Falar de comida e da Itália não é fácil. E principalmente, da Sicília. Seria injusto tentar resumir em uma viagem de quatro dias a riqueza de uma das regiões mais abençoadas em sabores da Europa. Então, me perdoem antes mesmo que eu comece.
Para início de conversa, a Sicília é uma ilha vulcânica. E tanto a separação do continente quanto a singularidade da paisagem local ou mesmo a proximidade da África, podem ser apontados como os responsáveis por uma atmosfera incomparável a qualquer outra região italiana. Fala-se italiano, mas é possível sentir claramente que a alma siciliana, e principalmente seu dialeto, é mais diversa, presente e intensa que a identidade unificadora da bandeira verde, branca e vermelha.
Em termos de gastronomia, as influências dos vários povos que passaram por ali ainda persistem, sendo as referências árabes na culinária local as mais marcantes. Foram eles que trouxeram as laranjas e limões, frutos icônicos sicilianos. Dizem também que foram os árabes que misturaram a neve do Etna com suco de frutas e cana de açúcar e criaram a granita e o sorvete bem ali. Aliás, a manipulação bem-sucedida do açúcar na Sicília criou a reputação indiscutível dos doces locais.
E claro, uma ilha é circundada de água do mar e por isso a gastronomia local é fortemente dependente da pesca. Mas, a terra ali também é rica e próspera, propicia o cultivo de muitas ervas aromáticas (orégano, rosmarinho, menta), cítricos, amêndoas, pistache e azeitonas. Graças à imigração hebraica e a influência do judaísmo, os sicilianos aprenderam a cozinhar “de maneira apropriada”, fritando o alho no azeite de oliva para dar mais gosto aos vegetais e aprendendo que do alimento nada se joga fora, nem mesmo a parte mais insignificante. Com a dominação normanda, a caça dos animais silvestres e técnicas culinárias se juntaram à tradição e os espanhóis inseriram as frituras. Dos exploradores da China e da Índia vieram as berinjelas, base de muitas preparações da região.
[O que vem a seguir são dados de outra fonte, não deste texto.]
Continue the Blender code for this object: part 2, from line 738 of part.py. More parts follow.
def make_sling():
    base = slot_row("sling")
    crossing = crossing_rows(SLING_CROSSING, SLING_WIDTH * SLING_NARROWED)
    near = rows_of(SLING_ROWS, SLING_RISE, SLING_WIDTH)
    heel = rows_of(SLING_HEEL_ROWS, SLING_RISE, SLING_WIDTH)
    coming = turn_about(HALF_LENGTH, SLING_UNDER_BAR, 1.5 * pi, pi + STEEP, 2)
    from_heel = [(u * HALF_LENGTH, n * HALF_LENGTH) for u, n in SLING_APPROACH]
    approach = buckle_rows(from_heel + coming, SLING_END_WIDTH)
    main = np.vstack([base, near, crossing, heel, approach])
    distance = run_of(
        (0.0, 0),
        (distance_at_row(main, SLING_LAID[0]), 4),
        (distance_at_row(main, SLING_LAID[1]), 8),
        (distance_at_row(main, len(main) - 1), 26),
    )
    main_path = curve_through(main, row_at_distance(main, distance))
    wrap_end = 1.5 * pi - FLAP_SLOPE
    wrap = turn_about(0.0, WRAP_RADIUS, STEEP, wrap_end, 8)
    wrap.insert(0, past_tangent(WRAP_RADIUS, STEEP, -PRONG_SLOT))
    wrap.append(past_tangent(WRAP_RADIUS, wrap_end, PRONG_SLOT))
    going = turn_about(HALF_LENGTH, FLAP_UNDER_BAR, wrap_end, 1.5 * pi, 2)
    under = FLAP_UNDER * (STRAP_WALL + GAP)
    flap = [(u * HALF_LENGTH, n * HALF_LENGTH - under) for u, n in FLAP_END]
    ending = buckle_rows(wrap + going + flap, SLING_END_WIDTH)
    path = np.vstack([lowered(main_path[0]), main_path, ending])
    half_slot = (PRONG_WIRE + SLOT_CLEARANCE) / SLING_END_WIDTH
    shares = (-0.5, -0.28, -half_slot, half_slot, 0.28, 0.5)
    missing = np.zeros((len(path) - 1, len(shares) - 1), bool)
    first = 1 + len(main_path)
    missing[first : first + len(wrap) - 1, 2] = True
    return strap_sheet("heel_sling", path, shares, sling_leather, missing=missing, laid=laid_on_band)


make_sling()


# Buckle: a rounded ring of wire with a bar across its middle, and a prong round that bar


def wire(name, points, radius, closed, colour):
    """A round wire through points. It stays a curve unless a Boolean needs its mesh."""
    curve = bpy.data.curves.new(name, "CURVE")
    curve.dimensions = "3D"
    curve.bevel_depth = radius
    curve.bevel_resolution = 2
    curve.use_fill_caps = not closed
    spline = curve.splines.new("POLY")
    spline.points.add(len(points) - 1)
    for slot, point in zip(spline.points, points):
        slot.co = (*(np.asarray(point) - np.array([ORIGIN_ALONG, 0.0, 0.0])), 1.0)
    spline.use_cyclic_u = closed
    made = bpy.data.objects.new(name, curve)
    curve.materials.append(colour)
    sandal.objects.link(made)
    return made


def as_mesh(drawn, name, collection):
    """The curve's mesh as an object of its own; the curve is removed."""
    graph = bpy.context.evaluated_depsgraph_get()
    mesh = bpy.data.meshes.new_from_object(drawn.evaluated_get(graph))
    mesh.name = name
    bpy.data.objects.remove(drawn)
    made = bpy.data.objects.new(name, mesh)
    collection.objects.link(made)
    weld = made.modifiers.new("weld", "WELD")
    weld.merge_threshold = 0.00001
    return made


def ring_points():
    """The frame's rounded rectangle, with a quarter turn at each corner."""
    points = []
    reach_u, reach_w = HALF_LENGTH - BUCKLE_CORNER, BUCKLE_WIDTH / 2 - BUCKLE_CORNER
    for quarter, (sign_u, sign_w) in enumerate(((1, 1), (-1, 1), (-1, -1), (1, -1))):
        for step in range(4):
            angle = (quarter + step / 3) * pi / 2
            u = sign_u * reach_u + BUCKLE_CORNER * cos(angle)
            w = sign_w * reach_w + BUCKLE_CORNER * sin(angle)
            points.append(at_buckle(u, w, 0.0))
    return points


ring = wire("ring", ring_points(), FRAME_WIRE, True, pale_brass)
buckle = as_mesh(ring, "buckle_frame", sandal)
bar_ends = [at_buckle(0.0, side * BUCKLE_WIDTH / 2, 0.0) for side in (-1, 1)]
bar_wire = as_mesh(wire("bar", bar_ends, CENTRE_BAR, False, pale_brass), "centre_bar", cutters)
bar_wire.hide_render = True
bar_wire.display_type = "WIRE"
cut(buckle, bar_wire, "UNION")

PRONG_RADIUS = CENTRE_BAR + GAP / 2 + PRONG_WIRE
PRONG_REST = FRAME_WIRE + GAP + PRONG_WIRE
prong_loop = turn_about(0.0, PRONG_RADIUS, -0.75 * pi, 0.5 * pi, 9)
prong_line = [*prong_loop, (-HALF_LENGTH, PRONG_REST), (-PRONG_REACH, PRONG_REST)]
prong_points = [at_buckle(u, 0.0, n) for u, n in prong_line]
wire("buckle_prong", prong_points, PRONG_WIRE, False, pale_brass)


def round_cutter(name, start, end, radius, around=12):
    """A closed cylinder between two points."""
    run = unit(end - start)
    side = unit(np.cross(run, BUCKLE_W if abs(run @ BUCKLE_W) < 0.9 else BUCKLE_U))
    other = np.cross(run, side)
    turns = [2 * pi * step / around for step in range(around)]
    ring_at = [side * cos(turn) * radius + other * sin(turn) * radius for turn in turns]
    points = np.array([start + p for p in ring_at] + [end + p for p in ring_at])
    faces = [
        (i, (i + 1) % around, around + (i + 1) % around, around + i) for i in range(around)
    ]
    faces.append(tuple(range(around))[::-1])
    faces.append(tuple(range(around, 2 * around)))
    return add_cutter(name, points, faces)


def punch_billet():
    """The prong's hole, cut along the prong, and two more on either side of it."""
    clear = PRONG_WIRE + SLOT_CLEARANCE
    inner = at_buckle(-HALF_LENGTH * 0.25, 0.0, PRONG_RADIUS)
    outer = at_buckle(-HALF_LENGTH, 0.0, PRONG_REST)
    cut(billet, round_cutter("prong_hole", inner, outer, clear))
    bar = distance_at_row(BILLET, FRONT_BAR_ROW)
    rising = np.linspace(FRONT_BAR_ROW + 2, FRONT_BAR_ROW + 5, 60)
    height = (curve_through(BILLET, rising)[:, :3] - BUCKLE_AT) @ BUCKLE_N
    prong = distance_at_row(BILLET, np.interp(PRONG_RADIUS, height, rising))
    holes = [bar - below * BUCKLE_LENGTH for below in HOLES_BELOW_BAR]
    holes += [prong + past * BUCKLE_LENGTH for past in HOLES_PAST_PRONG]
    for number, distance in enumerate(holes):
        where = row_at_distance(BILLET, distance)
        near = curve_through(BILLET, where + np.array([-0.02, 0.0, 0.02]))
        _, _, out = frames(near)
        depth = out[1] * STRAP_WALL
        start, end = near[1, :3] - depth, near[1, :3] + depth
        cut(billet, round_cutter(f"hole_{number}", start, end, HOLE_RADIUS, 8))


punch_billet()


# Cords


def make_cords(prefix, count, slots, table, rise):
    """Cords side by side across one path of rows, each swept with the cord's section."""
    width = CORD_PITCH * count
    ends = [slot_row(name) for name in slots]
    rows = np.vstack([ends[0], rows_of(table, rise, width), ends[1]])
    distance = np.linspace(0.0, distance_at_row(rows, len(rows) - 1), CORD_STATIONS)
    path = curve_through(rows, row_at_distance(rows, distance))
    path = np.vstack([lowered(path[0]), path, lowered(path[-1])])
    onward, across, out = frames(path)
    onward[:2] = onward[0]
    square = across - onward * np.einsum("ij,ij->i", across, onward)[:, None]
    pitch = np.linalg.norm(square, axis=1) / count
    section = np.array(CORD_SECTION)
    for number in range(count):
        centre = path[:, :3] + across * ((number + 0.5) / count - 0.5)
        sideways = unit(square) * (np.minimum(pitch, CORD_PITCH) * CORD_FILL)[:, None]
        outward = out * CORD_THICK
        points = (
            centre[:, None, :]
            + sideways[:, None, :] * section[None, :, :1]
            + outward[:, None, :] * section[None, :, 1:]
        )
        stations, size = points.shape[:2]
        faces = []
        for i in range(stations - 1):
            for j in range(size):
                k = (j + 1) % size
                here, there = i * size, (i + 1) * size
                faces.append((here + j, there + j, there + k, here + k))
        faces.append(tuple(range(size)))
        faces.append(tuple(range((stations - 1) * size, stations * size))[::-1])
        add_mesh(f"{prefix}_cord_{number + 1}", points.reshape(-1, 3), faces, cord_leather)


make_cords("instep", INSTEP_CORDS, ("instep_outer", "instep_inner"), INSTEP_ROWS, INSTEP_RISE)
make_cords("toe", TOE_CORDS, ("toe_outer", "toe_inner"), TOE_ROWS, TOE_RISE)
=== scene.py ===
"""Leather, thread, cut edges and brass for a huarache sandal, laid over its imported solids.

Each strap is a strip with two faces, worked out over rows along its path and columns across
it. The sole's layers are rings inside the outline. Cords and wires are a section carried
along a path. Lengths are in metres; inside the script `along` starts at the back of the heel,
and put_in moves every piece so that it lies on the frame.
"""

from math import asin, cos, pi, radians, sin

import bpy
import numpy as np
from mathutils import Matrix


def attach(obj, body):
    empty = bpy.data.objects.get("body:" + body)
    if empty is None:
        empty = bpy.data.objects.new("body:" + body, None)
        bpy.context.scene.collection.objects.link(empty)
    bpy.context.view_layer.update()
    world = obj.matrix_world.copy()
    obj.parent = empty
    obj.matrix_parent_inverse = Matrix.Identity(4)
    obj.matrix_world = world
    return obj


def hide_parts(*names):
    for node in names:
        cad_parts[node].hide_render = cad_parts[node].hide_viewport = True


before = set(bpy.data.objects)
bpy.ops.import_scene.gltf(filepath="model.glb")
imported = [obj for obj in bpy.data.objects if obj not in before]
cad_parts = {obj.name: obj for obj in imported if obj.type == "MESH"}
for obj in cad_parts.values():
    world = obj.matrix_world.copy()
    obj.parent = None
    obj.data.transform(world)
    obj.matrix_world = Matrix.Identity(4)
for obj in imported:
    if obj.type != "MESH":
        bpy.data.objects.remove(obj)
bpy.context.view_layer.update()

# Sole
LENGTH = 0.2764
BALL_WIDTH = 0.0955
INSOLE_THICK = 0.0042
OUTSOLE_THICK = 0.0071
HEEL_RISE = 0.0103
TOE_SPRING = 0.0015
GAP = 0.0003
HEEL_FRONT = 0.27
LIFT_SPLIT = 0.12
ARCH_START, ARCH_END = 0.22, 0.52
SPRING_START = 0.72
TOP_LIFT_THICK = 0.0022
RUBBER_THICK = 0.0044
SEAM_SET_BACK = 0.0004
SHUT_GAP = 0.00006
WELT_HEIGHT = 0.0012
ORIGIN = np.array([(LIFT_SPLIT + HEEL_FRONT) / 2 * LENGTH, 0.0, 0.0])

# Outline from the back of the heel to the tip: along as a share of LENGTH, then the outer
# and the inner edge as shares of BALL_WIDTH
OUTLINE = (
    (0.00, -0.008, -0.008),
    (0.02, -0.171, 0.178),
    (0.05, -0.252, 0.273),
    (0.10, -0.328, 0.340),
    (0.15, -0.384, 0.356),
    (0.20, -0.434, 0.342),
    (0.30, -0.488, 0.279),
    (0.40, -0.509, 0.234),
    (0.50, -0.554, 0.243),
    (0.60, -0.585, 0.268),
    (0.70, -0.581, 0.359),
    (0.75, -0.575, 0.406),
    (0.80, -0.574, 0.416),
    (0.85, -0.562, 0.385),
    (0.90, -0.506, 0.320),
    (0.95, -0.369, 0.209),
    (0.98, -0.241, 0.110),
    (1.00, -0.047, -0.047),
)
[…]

Tudo isso para dizer que com tanta riqueza gastronômica, a cozinha siciliana é o espelho da dieta mediterrânea tradicional, considerada como Patrimônio Oral e Imaterial da Humanidade, tombada pela Unesco em 2008. Nem falemos dos monumentos históricos e igrejas, porque senão esse texto não vai ter fim.
SE APAIXONAR POR PALERMO
Tive a oportunidade de passar quatro dias em Palermo. Pouquíssimo tempo para cobrir a beleza dos monumentos e a pluralidade das delícias. Palermo tem dessas coisas de cidade quente: vida notívaga e em defasagem com o resto do mundo. Por isso, tivemos que adaptar a nossa rotina para acordar mais tarde, saltando algumas visitas e começando o dia às onze e meia, sempre com um café lungo e bombas fritas roladas no açúcar e recheadas com creme. E obviamente, o suco de laranja sanguínea espremido na hora.
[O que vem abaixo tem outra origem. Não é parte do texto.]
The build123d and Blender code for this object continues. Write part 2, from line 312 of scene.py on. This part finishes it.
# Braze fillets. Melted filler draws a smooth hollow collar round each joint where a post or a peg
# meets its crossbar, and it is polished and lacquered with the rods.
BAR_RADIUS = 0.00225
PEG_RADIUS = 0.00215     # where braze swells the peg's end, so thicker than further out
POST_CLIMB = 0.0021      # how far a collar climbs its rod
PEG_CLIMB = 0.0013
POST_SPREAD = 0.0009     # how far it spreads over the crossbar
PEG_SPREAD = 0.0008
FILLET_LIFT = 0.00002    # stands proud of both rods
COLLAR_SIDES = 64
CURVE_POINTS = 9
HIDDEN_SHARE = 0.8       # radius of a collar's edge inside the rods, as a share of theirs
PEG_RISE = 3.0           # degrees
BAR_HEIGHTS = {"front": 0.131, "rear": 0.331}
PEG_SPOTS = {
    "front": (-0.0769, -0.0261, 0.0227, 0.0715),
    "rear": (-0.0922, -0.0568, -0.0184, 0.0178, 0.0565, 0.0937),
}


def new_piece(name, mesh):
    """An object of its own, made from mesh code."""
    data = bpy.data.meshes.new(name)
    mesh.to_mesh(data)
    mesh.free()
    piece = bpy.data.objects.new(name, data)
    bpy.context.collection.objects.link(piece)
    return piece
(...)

Não sei o que faz com que esse creme, localmente chamado de crema pasticcera, seja tão perfeito, mil vezes melhor que o recheio do nosso sonho de padaria. Acho que essa delícia concorre apenas com a ricota local, e apenas para ela, perde. A ricota siciliana é base para vários doces clássicos como a cassata ou o cannolo. Esse último me surpreendeu.
Explico: eu detesto doces em geral. Verdade. Não me ligo muito em açúcar ou em chocolate (EU SEI, sou estranha). Então, eu sempre via essas pessoas viajando para a Sicília e falando desse tal de cannolo com uma adoração digna das procissões católicas das igrejas italianas. Eu desdenhava, falava que não tinha como um doce ser isso tudo, porque era um doce apenas. Até tinha provado um ou outro em Paris e realmente, não tinha graça.
Tive que morder a língua. Lamber os beiços, quase chorar de alegria e me entupir dessa coisa divina que eu nunca vi igual em lugar nenhum. Qualquer coisa que você experimentar fora da Sicília com o mesmo nome não vale. Ali, e apenas ali, você está a dois passos do céu. Eu acho. E uma foto não consegue fazer jus à experiência gustativa.